Our initial rules had targeted areas that needed to be improved but we had been over-zealous to ensure nothing fell through the cracks — e.g insisting on healthchecks and dependencies for all systems including those managed by our third parties. A good reminder to us in Engineering to revisit our understanding of the various types of third party involvement.
The teams had also become ultra competitive with our slack channel being used to remind everyone who is top of the team leader board (fortunately it’s the Origami team who are part of Operations and Reliability).
However, we have seen evidence of foul play. One team leader realised that whilst fixing the documentation for his set of systems he had found a common failing which, when fixed, jumped his score by a couple of percent. It wasn’t quite enough to get to the top of his division’s scoring — so he edited a competitor’s system to reduce their score. His elation was tempered when he was shown how our audit trail pinpointed him as the last person to edit his colleague’s system.

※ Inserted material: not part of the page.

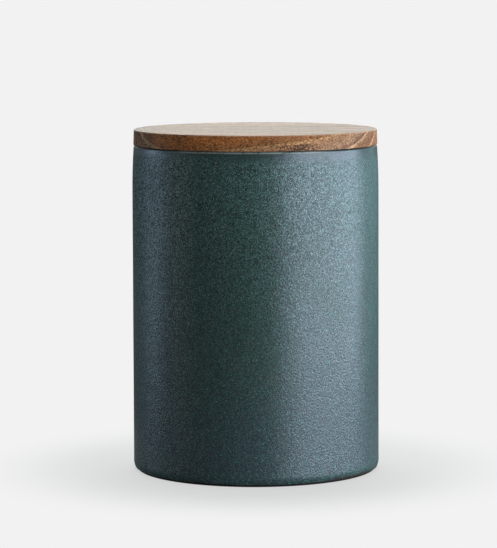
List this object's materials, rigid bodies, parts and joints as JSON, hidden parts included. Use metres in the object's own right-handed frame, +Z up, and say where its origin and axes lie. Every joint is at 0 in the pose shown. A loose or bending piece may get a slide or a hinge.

It has now been a couple of months since SOS went live and we have corrected/improved the rules. Engagement is still very high so we have moved to a 70% ‘good’ threshold with 90% as the goal:
- 23% of our Platinum systems have reached the goal; 88% are ‘good’
- 12% of all our systems have reached the goal; 60% are ‘good’
A huge thank you to all involved and to those who provided these quotes:
- “I’ve never seen people so interested in documentation” — Operations Manager
- “Whoever designed that page …it’s really good both visually, and in terms of usability its great” — Principal Engineer
- “It took me ten years of trying and I didn’t get that far” — Previous Operations Manager
- “I want this!” — a visiting technical leader from another company
If your systems are in danger use an SOS.